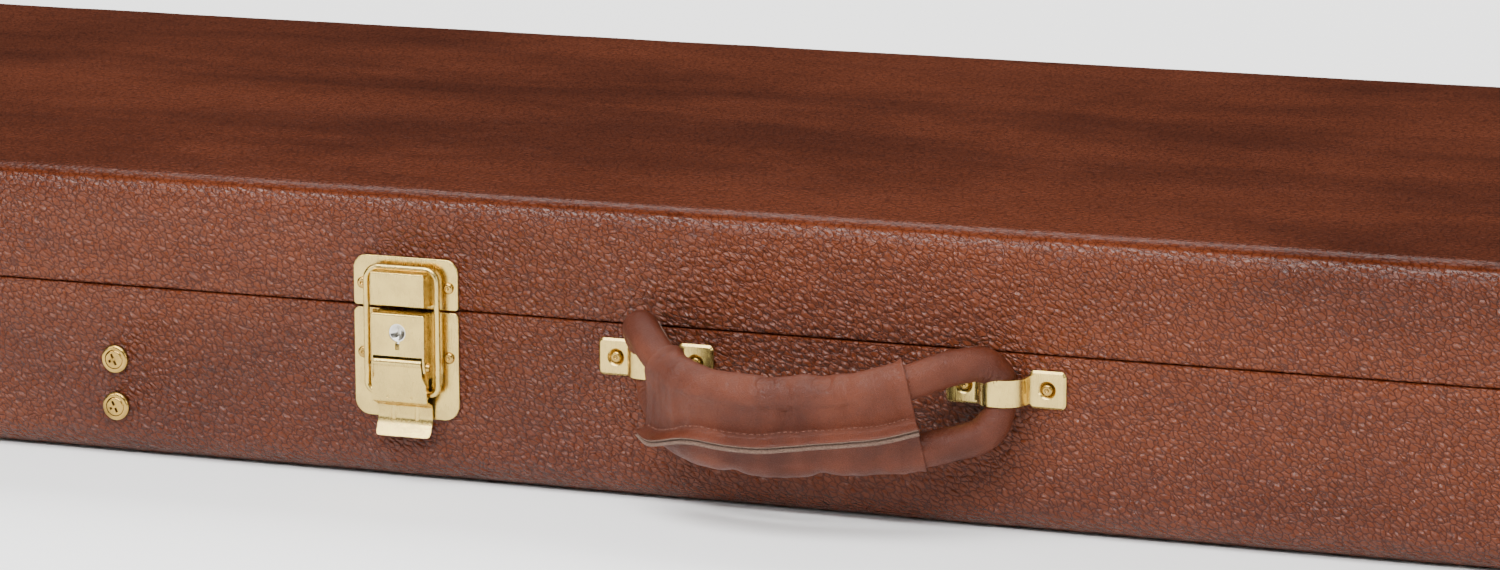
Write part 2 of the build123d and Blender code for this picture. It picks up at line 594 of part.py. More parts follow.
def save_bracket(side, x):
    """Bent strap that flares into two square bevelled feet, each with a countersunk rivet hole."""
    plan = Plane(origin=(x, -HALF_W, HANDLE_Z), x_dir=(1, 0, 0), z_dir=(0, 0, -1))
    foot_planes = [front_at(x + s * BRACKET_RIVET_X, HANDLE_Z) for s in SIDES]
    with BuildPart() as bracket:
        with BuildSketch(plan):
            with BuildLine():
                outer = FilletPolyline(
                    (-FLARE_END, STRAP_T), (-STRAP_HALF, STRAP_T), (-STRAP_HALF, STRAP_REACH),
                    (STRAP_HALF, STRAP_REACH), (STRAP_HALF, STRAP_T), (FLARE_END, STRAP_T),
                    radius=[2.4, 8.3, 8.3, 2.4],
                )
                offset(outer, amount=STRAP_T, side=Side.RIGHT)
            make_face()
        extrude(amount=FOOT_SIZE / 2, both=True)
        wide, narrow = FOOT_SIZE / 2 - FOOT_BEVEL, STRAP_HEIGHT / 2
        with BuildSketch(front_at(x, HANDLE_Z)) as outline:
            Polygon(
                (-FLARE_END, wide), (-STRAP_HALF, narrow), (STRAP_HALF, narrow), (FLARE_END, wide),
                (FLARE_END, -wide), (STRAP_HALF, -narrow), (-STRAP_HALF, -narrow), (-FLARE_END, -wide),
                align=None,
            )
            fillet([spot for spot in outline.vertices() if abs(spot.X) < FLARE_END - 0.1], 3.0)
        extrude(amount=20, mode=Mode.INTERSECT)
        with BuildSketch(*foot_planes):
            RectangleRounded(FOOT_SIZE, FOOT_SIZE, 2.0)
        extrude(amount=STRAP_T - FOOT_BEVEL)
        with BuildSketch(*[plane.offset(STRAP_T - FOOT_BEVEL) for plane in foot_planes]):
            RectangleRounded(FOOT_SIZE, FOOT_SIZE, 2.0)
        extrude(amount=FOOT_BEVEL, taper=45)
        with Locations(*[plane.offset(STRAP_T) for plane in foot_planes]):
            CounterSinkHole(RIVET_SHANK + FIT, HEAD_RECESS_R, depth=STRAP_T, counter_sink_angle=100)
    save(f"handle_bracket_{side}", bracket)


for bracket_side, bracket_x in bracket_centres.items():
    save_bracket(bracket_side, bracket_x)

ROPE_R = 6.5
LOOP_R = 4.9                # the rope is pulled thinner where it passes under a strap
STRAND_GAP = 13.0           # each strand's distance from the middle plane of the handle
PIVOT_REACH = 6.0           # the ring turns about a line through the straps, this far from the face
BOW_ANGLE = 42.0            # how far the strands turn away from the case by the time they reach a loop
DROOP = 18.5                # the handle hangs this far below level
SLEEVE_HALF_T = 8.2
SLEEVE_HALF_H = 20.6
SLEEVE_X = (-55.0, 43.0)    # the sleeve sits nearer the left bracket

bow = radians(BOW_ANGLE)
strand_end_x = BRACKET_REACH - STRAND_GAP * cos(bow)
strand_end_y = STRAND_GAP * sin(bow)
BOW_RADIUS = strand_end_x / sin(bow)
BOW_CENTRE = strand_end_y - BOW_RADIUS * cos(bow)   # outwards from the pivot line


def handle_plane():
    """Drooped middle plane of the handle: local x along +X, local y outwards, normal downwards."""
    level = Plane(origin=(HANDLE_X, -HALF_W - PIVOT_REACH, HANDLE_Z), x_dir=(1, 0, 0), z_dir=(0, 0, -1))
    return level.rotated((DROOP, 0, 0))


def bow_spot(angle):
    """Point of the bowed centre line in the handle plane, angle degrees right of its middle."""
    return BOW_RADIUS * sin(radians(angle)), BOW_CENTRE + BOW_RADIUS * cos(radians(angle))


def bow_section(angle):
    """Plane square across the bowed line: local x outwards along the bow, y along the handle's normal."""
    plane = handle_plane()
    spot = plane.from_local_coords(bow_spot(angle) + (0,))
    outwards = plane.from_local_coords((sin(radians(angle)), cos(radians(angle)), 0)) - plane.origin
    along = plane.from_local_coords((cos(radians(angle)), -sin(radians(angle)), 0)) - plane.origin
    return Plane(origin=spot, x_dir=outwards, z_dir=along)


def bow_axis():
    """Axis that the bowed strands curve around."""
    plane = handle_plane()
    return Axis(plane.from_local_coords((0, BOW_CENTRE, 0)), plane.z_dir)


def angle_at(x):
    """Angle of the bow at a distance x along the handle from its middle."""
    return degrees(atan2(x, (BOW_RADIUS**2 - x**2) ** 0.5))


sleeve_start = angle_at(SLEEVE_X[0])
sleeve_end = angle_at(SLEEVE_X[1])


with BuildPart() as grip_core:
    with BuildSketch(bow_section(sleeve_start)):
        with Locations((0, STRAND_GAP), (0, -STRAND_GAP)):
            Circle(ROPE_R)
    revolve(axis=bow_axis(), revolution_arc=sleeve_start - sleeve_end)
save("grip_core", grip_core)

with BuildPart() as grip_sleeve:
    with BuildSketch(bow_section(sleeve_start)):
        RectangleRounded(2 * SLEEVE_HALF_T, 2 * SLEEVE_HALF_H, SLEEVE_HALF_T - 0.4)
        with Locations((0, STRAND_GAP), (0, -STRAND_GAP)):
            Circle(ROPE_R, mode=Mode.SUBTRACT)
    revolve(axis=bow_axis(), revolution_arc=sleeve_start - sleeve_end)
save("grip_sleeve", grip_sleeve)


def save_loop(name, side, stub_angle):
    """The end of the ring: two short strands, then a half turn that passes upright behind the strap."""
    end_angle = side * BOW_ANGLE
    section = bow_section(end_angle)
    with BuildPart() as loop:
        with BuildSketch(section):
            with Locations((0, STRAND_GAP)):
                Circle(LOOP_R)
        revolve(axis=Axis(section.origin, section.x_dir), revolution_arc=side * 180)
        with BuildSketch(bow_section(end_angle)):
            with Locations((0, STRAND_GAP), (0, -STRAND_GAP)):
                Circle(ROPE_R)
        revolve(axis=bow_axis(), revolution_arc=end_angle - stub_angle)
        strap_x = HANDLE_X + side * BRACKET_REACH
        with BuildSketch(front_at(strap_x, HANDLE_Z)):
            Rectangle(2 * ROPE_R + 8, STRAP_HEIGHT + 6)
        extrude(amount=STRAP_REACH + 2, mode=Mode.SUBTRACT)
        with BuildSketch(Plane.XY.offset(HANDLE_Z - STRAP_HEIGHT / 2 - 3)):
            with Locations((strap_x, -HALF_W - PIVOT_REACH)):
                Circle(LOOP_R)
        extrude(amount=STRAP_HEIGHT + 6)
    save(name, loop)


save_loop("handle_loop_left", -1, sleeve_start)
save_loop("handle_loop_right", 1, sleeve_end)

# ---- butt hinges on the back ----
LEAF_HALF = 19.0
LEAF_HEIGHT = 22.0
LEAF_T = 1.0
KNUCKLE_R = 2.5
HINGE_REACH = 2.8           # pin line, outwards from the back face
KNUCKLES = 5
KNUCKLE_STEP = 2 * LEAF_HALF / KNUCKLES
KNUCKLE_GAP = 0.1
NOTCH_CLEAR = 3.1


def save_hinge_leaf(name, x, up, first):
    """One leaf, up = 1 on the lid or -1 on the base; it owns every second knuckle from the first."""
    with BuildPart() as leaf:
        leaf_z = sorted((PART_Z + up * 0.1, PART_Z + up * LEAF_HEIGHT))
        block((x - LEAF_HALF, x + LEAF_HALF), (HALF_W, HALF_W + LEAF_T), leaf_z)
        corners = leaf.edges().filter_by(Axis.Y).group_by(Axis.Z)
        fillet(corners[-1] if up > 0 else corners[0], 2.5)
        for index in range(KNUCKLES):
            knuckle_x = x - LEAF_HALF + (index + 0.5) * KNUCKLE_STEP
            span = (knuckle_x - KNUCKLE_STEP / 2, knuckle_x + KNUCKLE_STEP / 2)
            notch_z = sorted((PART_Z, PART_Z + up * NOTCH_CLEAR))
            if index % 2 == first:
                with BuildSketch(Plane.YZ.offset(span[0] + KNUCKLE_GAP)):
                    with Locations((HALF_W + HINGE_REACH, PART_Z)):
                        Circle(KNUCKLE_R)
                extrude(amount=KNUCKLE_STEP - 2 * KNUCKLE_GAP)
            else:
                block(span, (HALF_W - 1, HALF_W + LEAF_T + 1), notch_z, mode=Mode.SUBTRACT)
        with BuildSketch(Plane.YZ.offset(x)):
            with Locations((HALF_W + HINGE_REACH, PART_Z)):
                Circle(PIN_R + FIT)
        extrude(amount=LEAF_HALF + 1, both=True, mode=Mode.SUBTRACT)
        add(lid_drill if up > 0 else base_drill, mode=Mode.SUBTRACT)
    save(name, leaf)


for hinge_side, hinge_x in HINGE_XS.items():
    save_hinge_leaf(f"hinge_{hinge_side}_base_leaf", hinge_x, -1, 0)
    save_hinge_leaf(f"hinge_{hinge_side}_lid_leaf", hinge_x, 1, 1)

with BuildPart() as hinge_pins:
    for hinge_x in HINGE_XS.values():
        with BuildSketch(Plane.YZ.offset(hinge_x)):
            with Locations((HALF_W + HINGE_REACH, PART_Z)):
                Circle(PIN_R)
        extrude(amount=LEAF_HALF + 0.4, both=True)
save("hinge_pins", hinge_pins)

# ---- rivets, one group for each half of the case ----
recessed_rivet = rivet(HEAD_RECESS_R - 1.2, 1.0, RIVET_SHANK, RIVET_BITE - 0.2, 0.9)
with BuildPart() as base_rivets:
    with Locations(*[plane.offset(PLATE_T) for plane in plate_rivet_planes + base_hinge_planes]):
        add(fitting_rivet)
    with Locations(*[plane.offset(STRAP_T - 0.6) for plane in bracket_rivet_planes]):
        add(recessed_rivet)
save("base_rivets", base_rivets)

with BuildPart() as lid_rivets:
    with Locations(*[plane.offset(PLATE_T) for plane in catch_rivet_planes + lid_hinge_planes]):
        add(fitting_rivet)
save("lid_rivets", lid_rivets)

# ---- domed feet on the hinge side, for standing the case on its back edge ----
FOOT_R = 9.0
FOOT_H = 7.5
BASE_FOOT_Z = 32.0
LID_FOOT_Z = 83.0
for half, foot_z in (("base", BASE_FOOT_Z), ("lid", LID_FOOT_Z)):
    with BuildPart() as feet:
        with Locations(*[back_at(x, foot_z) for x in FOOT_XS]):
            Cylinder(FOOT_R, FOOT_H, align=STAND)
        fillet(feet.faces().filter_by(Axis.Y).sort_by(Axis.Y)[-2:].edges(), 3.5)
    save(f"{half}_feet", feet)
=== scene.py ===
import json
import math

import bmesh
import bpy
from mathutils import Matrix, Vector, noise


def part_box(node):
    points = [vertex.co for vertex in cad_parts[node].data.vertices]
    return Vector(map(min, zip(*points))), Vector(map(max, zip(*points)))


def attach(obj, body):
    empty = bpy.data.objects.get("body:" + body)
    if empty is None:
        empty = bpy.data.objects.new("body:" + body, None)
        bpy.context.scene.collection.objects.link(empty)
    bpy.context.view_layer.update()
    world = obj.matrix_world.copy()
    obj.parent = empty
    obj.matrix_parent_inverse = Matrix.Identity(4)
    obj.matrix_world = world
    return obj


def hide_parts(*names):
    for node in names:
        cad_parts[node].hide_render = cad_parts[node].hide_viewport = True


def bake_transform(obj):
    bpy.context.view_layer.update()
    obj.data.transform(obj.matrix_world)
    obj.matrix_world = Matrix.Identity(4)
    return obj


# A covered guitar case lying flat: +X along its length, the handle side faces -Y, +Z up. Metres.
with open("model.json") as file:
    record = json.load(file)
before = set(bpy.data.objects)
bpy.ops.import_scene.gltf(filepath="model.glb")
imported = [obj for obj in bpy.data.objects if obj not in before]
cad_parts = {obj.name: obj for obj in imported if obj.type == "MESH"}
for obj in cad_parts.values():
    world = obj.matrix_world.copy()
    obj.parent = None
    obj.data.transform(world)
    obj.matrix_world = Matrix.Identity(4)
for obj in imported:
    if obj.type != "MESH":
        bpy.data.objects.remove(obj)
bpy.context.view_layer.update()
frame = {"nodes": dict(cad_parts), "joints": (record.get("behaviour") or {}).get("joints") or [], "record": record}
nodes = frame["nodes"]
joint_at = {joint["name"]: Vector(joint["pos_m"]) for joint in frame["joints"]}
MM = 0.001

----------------

• _What needs to be done_
Find the lines holding "nodes" and list every one.

• _Correct answer_
frame = {"nodes": dict(cad_parts), "joints": (record.get("behaviour") or {}).get("joints") or [], "record": record}
nodes = frame["nodes"]